begin

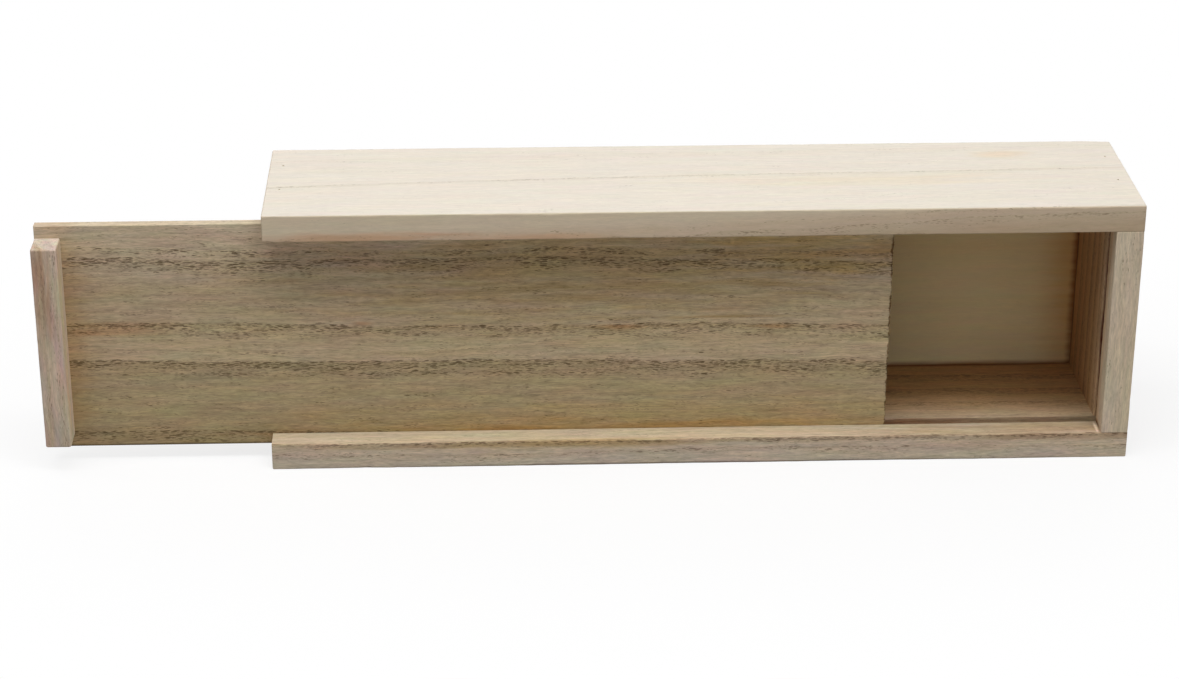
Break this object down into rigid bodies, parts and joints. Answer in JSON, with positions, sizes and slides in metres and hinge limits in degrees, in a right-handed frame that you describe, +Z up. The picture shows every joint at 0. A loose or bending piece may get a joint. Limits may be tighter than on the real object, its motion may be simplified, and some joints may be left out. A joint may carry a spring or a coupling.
{
  "type": "sliding lid box",
  "caption": "Long plain wooden box with a thin lid that slides in grooves and draws off one end, with a finger strip across the lid's outer end.",
  "frame": {"origin": "centre of the lower side wall's outer face, which the box stands on as pictured", "axes": "+Z up, across the lid; +X along the box towards its closed end, so the lid draws out towards -X; -Y is the lid side and +Y the bottom panel"},
  "size_m": [0.398, 0.0687, 0.1],
  "materials": {
    "side_board": "sanded, unfinished pale wood",
    "end_board": "sanded, unfinished pale wood",
    "bottom_board": "planed, unfinished pale wood",
    "lid_board": "planed open-pored wood, unfinished",
    "batten_wood": "sanded, unfinished wood",
    "pin_steel": "dull bright steel"
  },
  "bodies": {
    "box": {"upper_side_wall": "side_board", "lower_side_wall": "side_board", "closed_end_wall": "end_board", "open_end_wall": "end_board", "bottom_panel": "bottom_board", "corner_pins": "pin_steel", "bottom_brads": "pin_steel"},
    "lid": {"lid_panel": "lid_board", "lid_batten": "batten_wood", "batten_pins": "pin_steel"}
  },
  "joints": [
    {"name": "lid_slide", "type": "slide", "parent": "box", "child": "lid", "axis": [-1, 0, 0], "range_m": [-0.082, 0.236]}
  ]
}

end

Prompt =>
Go back to the listing above and please repeat it exactly.

Reply to the exercise =>
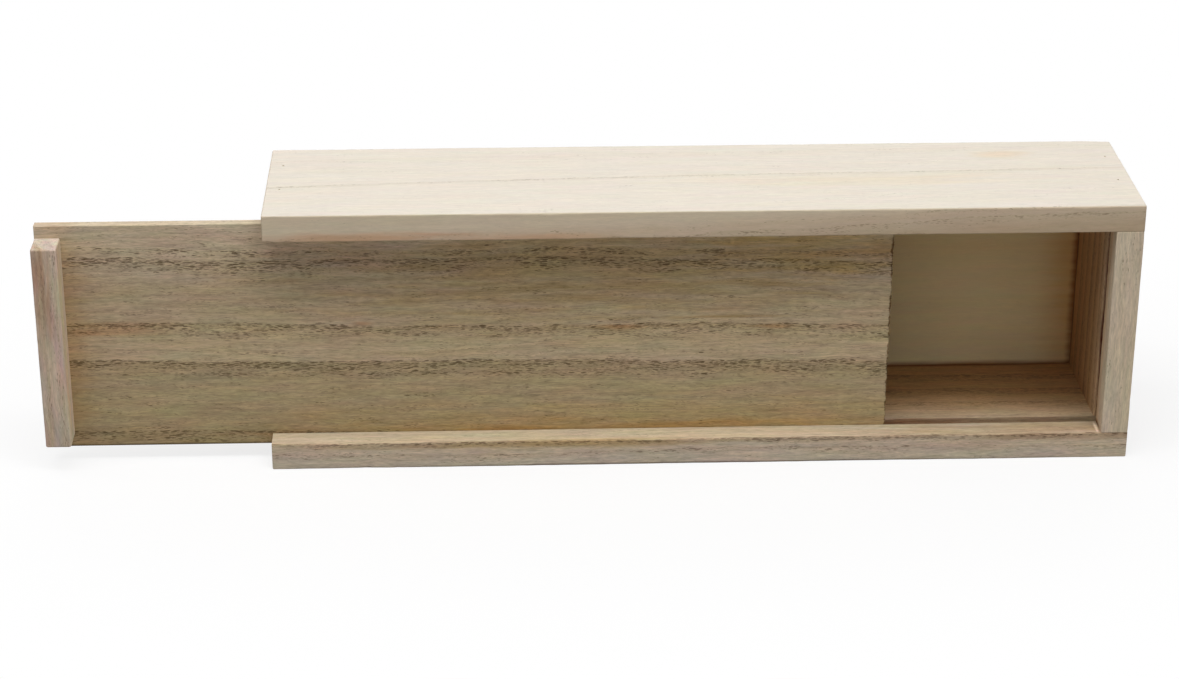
Break this object down into rigid bodies, parts and joints. Answer in JSON, with positions, sizes and slides in metres and hinge limits in degrees, in a right-handed frame that you describe, +Z up. The picture shows every joint at 0. A loose or bending piece may get a joint. Limits may be tighter than on the real object, its motion may be simplified, and some joints may be left out. A joint may carry a spring or a coupling.
{
  "type": "sliding lid box",
  "caption": "Long plain wooden box with a thin lid that slides in grooves and draws off one end, with a finger strip across the lid's outer end.",
  "frame": {"origin": "centre of the lower side wall's outer face, which the box stands on as pictured", "axes": "+Z up, across the lid; +X along the box towards its closed end, so the lid draws out towards -X; -Y is the lid side and +Y the bottom panel"},
  "size_m": [0.398, 0.0687, 0.1],
  "materials": {
    "side_board": "sanded, unfinished pale wood",
    "end_board": "sanded, unfinished pale wood",
    "bottom_board": "planed, unfinished pale wood",
    "lid_board": "planed open-pored wood, unfinished",
    "batten_wood": "sanded, unfinished wood",
    "pin_steel": "dull bright steel"
  },
  "bodies": {
    "box": {"upper_side_wall": "side_board", "lower_side_wall": "side_board", "closed_end_wall": "end_board", "open_end_wall": "end_board", "bottom_panel": "bottom_board", "corner_pins": "pin_steel", "bottom_brads": "pin_steel"},
    "lid": {"lid_panel": "lid_board", "lid_batten": "batten_wood", "batten_pins": "pin_steel"}
  },
  "joints": [
    {"name": "lid_slide", "type": "slide", "parent": "box", "child": "lid", "axis": [-1, 0, 0], "range_m": [-0.082, 0.236]}
  ]
}